──────── Dataset content ────────

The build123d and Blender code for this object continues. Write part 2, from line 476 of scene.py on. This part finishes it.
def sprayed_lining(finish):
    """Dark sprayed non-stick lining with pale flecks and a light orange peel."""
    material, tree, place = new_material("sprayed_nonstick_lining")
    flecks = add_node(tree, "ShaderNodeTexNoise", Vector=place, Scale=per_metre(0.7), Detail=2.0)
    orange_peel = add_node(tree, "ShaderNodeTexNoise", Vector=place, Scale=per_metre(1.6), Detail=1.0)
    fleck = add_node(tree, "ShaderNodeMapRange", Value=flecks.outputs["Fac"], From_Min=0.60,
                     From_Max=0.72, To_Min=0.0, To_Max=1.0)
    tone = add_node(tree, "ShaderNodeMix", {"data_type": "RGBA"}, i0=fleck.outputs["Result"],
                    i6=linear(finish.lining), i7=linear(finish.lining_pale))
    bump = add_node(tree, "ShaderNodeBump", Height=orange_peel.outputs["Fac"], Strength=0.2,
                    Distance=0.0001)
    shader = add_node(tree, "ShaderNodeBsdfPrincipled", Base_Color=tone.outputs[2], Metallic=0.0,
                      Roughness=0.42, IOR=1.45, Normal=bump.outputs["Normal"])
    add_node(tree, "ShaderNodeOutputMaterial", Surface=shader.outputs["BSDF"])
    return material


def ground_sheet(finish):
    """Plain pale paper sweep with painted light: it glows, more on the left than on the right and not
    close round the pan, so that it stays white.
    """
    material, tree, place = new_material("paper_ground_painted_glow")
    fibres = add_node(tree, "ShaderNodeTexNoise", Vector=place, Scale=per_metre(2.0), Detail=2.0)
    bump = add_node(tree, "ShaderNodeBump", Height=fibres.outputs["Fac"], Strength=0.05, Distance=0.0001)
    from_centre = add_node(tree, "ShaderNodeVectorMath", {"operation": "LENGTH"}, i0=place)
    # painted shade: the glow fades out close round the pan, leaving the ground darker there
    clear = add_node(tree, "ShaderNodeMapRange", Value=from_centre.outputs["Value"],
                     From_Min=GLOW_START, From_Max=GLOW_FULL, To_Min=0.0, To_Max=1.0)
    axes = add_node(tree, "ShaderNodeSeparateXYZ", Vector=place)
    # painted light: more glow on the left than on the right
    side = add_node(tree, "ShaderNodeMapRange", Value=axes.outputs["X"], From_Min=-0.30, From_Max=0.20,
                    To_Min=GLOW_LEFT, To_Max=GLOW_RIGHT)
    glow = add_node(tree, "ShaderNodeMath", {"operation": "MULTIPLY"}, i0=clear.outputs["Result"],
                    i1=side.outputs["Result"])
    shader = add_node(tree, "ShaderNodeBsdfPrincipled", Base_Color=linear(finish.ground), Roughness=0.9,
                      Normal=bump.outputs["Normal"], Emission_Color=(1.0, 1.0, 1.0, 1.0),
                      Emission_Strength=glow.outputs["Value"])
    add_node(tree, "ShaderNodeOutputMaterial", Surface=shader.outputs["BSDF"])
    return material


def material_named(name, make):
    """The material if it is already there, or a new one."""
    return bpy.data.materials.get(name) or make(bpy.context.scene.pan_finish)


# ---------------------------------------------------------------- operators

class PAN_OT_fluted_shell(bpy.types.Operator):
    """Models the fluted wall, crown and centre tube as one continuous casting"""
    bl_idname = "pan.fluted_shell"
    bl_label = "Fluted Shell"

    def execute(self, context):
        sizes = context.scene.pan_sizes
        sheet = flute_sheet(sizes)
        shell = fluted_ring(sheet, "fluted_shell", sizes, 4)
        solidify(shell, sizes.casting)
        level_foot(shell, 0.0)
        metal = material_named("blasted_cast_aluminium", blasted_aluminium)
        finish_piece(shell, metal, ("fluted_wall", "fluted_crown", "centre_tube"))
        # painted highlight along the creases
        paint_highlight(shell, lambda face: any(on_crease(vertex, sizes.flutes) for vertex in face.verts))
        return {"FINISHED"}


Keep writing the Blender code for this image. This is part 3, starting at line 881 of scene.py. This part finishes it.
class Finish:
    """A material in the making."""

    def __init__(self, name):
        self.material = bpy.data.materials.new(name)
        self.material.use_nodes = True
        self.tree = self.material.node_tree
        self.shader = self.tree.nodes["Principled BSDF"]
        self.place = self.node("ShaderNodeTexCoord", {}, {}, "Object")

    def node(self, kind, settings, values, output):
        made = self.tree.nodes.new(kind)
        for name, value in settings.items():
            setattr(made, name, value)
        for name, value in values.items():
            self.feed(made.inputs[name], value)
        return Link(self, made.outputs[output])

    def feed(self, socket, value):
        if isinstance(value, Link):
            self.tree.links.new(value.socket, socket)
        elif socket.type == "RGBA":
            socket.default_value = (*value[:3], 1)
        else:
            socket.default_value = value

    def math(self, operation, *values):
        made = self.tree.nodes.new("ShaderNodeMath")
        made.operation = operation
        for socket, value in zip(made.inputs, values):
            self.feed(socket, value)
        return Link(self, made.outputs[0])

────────

▶ _Given task_: From the listing above, extract every line exactly as it stands.

▶ _Exercise output_:
The build123d and Blender code for this object continues. Write part 2, from line 476 of scene.py on. This part finishes it.
def sprayed_lining(finish):
    """Dark sprayed non-stick lining with pale flecks and a light orange peel."""
    material, tree, place = new_material("sprayed_nonstick_lining")
    flecks = add_node(tree, "ShaderNodeTexNoise", Vector=place, Scale=per_metre(0.7), Detail=2.0)
    orange_peel = add_node(tree, "ShaderNodeTexNoise", Vector=place, Scale=per_metre(1.6), Detail=1.0)
    fleck = add_node(tree, "ShaderNodeMapRange", Value=flecks.outputs["Fac"], From_Min=0.60,
                     From_Max=0.72, To_Min=0.0, To_Max=1.0)
    tone = add_node(tree, "ShaderNodeMix", {"data_type": "RGBA"}, i0=fleck.outputs["Result"],
                    i6=linear(finish.lining), i7=linear(finish.lining_pale))
    bump = add_node(tree, "ShaderNodeBump", Height=orange_peel.outputs["Fac"], Strength=0.2,
                    Distance=0.0001)
    shader = add_node(tree, "ShaderNodeBsdfPrincipled", Base_Color=tone.outputs[2], Metallic=0.0,
                      Roughness=0.42, IOR=1.45, Normal=bump.outputs["Normal"])
    add_node(tree, "ShaderNodeOutputMaterial", Surface=shader.outputs["BSDF"])
    return material


def ground_sheet(finish):
    """Plain pale paper sweep with painted light: it glows, more on the left than on the right and not
    close round the pan, so that it stays white.
    """
    material, tree, place = new_material("paper_ground_painted_glow")
    fibres = add_node(tree, "ShaderNodeTexNoise", Vector=place, Scale=per_metre(2.0), Detail=2.0)
    bump = add_node(tree, "ShaderNodeBump", Height=fibres.outputs["Fac"], Strength=0.05, Distance=0.0001)
    from_centre = add_node(tree, "ShaderNodeVectorMath", {"operation": "LENGTH"}, i0=place)
    # painted shade: the glow fades out close round the pan, leaving the ground darker there
    clear = add_node(tree, "ShaderNodeMapRange", Value=from_centre.outputs["Value"],
                     From_Min=GLOW_START, From_Max=GLOW_FULL, To_Min=0.0, To_Max=1.0)
    axes = add_node(tree, "ShaderNodeSeparateXYZ", Vector=place)
    # painted light: more glow on the left than on the right
    side = add_node(tree, "ShaderNodeMapRange", Value=axes.outputs["X"], From_Min=-0.30, From_Max=0.20,
                    To_Min=GLOW_LEFT, To_Max=GLOW_RIGHT)
    glow = add_node(tree, "ShaderNodeMath", {"operation": "MULTIPLY"}, i0=clear.outputs["Result"],
                    i1=side.outputs["Result"])
    shader = add_node(tree, "ShaderNodeBsdfPrincipled", Base_Color=linear(finish.ground), Roughness=0.9,
                      Normal=bump.outputs["Normal"], Emission_Color=(1.0, 1.0, 1.0, 1.0),
                      Emission_Strength=glow.outputs["Value"])
    add_node(tree, "ShaderNodeOutputMaterial", Surface=shader.outputs["BSDF"])
    return material


def material_named(name, make):
    """The material if it is already there, or a new one."""
    return bpy.data.materials.get(name) or make(bpy.context.scene.pan_finish)


# ---------------------------------------------------------------- operators

class PAN_OT_fluted_shell(bpy.types.Operator):
    """Models the fluted wall, crown and centre tube as one continuous casting"""
    bl_idname = "pan.fluted_shell"
    bl_label = "Fluted Shell"

    def execute(self, context):
        sizes = context.scene.pan_sizes
        sheet = flute_sheet(sizes)
        shell = fluted_ring(sheet, "fluted_shell", sizes, 4)
        solidify(shell, sizes.casting)
        level_foot(shell, 0.0)
        metal = material_named("blasted_cast_aluminium", blasted_aluminium)
        finish_piece(shell, metal, ("fluted_wall", "fluted_crown", "centre_tube"))
        # painted highlight along the creases
        paint_highlight(shell, lambda face: any(on_crease(vertex, sizes.flutes) for vertex in face.verts))
        return {"FINISHED"}


Keep writing the Blender code for this image. This is part 3, starting at line 881 of scene.py. This part finishes it.
class Finish:
    """A material in the making."""

    def __init__(self, name):
        self.material = bpy.data.materials.new(name)
        self.material.use_nodes = True
        self.tree = self.material.node_tree
        self.shader = self.tree.nodes["Principled BSDF"]
        self.place = self.node("ShaderNodeTexCoord", {}, {}, "Object")

    def node(self, kind, settings, values, output):
        made = self.tree.nodes.new(kind)
        for name, value in settings.items():
            setattr(made, name, value)
        for name, value in values.items():
            self.feed(made.inputs[name], value)
        return Link(self, made.outputs[output])

    def feed(self, socket, value):
        if isinstance(value, Link):
            self.tree.links.new(value.socket, socket)
        elif socket.type == "RGBA":
            socket.default_value = (*value[:3], 1)
        else:
            socket.default_value = value

    def math(self, operation, *values):
        made = self.tree.nodes.new("ShaderNodeMath")
        made.operation = operation
        for socket, value in zip(made.inputs, values):
            self.feed(socket, value)
        return Link(self, made.outputs[0])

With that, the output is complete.